(THE EXERCISE):
Write out, exactly as given, every line from the one holding "translate([0, 0, right_ring_z])" to the one holding "bpy.context.view_layer.update()", including both.
# start of RECORDED DATA
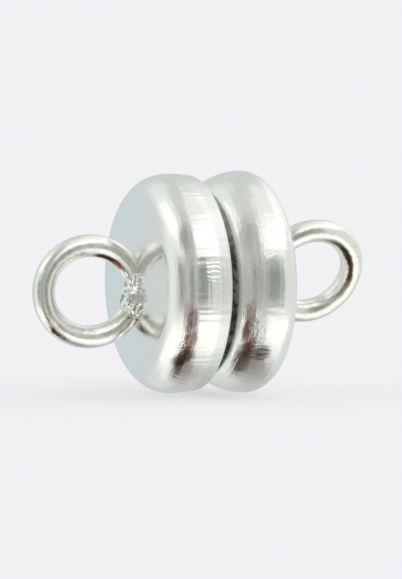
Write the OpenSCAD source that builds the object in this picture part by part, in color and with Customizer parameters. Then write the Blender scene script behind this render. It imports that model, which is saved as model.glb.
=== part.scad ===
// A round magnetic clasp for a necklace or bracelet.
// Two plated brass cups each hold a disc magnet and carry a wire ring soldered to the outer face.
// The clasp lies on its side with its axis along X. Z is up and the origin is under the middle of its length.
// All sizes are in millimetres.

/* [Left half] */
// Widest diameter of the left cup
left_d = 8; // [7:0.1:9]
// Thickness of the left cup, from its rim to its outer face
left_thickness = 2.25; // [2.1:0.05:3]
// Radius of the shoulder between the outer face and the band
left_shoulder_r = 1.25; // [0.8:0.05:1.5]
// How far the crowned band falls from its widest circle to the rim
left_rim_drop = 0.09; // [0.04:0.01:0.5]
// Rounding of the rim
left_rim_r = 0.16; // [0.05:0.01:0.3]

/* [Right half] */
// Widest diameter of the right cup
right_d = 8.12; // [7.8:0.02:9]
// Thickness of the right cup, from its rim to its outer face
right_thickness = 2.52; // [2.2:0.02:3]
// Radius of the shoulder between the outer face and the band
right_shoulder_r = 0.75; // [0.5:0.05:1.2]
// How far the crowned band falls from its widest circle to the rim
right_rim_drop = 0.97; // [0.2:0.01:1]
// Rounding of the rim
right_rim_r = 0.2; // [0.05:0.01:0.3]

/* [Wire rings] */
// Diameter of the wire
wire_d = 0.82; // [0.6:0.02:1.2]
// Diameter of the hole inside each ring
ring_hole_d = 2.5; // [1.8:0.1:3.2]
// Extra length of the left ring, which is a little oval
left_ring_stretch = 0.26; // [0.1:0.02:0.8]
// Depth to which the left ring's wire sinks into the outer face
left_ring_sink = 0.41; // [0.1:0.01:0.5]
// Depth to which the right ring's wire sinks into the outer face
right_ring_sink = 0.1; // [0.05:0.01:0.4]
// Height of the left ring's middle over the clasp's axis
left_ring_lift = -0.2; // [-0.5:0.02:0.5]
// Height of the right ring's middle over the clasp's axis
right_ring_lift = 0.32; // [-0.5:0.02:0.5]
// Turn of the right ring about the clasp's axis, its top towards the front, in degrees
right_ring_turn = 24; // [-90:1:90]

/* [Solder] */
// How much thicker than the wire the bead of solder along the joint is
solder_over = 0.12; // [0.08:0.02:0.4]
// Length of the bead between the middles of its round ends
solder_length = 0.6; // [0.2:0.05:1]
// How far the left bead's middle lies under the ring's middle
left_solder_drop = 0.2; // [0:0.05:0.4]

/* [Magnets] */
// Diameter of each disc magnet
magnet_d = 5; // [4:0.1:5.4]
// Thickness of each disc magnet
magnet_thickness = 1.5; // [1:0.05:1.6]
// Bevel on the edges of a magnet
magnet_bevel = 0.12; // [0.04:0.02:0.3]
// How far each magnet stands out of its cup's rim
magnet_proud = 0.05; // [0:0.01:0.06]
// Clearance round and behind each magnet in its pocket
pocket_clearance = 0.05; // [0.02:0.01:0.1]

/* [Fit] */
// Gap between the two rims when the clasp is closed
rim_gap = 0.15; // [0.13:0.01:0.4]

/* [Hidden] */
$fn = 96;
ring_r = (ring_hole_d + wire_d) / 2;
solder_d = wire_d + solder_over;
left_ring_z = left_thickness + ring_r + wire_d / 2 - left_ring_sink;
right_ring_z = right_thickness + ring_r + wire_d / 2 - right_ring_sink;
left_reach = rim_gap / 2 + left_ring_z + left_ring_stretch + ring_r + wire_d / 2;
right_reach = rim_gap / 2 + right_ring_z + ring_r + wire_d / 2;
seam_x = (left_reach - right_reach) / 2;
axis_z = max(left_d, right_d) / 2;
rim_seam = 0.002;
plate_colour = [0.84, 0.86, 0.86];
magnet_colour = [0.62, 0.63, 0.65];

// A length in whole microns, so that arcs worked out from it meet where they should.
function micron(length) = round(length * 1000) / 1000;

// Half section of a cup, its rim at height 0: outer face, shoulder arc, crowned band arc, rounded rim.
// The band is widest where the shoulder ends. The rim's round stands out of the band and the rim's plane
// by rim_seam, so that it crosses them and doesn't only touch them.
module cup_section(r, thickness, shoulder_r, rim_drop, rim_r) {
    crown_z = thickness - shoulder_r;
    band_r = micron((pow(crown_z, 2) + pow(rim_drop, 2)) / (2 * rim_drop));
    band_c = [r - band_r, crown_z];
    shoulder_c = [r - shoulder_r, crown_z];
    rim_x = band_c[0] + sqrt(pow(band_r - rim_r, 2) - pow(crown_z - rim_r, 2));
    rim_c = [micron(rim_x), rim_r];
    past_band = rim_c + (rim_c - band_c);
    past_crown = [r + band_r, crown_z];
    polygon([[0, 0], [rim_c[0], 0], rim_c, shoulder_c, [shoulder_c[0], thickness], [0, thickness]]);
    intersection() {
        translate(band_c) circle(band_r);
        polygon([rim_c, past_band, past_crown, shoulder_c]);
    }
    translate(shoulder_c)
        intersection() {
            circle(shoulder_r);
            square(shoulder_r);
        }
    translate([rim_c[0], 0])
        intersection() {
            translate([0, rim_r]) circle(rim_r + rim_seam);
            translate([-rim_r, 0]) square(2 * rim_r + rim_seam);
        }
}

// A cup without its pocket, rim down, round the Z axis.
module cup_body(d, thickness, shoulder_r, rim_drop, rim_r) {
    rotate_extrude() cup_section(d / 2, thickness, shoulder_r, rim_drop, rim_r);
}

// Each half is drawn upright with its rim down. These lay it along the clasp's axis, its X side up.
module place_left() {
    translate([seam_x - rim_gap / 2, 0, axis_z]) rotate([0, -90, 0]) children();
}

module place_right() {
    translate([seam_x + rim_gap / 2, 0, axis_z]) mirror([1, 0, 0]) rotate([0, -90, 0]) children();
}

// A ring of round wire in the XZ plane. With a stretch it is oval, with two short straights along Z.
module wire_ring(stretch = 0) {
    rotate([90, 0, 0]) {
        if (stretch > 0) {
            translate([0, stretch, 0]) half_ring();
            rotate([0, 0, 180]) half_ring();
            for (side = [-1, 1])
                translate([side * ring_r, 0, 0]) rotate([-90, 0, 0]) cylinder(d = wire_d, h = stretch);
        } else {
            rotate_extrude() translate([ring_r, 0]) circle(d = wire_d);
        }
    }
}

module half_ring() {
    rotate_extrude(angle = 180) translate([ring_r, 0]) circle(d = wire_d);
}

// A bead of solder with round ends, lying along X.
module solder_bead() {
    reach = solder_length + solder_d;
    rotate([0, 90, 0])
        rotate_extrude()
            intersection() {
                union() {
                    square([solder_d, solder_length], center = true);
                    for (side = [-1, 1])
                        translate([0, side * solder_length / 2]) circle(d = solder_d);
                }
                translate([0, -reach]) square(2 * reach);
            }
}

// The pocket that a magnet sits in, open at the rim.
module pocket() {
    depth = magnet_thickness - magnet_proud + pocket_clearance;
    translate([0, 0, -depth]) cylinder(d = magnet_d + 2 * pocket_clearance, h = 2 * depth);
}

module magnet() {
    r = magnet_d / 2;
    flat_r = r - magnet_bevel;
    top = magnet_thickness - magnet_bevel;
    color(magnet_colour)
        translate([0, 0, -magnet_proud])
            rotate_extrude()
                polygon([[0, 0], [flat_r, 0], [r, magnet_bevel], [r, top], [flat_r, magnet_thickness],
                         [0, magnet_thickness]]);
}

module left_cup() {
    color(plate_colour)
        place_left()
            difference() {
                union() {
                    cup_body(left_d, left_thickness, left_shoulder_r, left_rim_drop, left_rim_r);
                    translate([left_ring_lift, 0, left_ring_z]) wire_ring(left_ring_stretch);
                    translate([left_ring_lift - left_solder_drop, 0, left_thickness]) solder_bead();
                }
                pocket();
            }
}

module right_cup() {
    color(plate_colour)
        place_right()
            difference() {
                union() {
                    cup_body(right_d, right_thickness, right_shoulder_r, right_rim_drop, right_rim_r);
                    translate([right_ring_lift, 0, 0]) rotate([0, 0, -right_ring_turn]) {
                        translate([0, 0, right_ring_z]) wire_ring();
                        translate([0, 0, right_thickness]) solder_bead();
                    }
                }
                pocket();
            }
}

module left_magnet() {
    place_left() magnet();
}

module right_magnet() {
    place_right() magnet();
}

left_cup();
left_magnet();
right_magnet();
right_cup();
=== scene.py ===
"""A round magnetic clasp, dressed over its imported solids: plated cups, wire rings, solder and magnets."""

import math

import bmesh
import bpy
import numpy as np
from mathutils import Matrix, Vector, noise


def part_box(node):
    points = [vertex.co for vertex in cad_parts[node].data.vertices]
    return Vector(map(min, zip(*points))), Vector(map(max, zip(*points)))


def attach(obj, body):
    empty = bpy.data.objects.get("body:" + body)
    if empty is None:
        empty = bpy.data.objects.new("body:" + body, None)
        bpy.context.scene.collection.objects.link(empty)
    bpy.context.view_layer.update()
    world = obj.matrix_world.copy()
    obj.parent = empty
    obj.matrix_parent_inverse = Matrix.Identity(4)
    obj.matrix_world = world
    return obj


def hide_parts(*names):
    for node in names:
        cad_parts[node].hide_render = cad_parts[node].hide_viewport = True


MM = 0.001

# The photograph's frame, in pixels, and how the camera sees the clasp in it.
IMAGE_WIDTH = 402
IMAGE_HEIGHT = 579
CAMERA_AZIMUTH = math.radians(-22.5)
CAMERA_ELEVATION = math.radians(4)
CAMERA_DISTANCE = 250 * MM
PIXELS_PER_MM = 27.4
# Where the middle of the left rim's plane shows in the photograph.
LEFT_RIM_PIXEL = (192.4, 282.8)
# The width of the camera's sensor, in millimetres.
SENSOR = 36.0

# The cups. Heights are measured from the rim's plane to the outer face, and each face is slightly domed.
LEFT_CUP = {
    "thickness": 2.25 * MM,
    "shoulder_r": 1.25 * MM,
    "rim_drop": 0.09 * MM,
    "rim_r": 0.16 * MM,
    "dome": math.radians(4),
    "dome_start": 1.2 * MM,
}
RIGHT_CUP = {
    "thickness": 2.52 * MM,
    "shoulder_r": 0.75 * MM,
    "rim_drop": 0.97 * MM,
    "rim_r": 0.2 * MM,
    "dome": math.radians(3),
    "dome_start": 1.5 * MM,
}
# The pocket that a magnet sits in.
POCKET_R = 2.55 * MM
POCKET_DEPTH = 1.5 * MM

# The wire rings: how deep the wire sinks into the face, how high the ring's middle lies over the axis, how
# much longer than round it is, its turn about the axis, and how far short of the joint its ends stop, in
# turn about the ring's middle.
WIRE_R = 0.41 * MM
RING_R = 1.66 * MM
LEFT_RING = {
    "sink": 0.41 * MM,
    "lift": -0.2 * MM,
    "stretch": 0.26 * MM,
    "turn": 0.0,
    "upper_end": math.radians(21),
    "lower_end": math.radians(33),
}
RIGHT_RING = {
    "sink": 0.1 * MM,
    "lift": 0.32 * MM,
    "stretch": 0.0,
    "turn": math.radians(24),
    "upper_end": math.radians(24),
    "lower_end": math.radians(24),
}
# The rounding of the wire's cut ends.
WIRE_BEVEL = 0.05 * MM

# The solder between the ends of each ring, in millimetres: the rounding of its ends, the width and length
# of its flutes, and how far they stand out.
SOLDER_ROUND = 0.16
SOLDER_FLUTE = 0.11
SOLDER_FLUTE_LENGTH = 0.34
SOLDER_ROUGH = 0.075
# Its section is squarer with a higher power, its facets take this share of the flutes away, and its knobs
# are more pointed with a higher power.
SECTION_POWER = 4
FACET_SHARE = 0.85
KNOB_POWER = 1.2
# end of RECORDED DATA
(TASK ANSWER):
                        translate([0, 0, right_ring_z]) wire_ring();
                        translate([0, 0, right_thickness]) solder_bead();
                    }
                }
                pocket();
            }
}

module left_magnet() {
    place_left() magnet();
}

module right_magnet() {
    place_right() magnet();
}

left_cup();
left_magnet();
right_magnet();
right_cup();
=== scene.py ===
"""A round magnetic clasp, dressed over its imported solids: plated cups, wire rings, solder and magnets."""

import math

import bmesh
import bpy
import numpy as np
from mathutils import Matrix, Vector, noise


def part_box(node):
    points = [vertex.co for vertex in cad_parts[node].data.vertices]
    return Vector(map(min, zip(*points))), Vector(map(max, zip(*points)))


def attach(obj, body):
    empty = bpy.data.objects.get("body:" + body)
    if empty is None:
        empty = bpy.data.objects.new("body:" + body, None)
        bpy.context.scene.collection.objects.link(empty)
    bpy.context.view_layer.update()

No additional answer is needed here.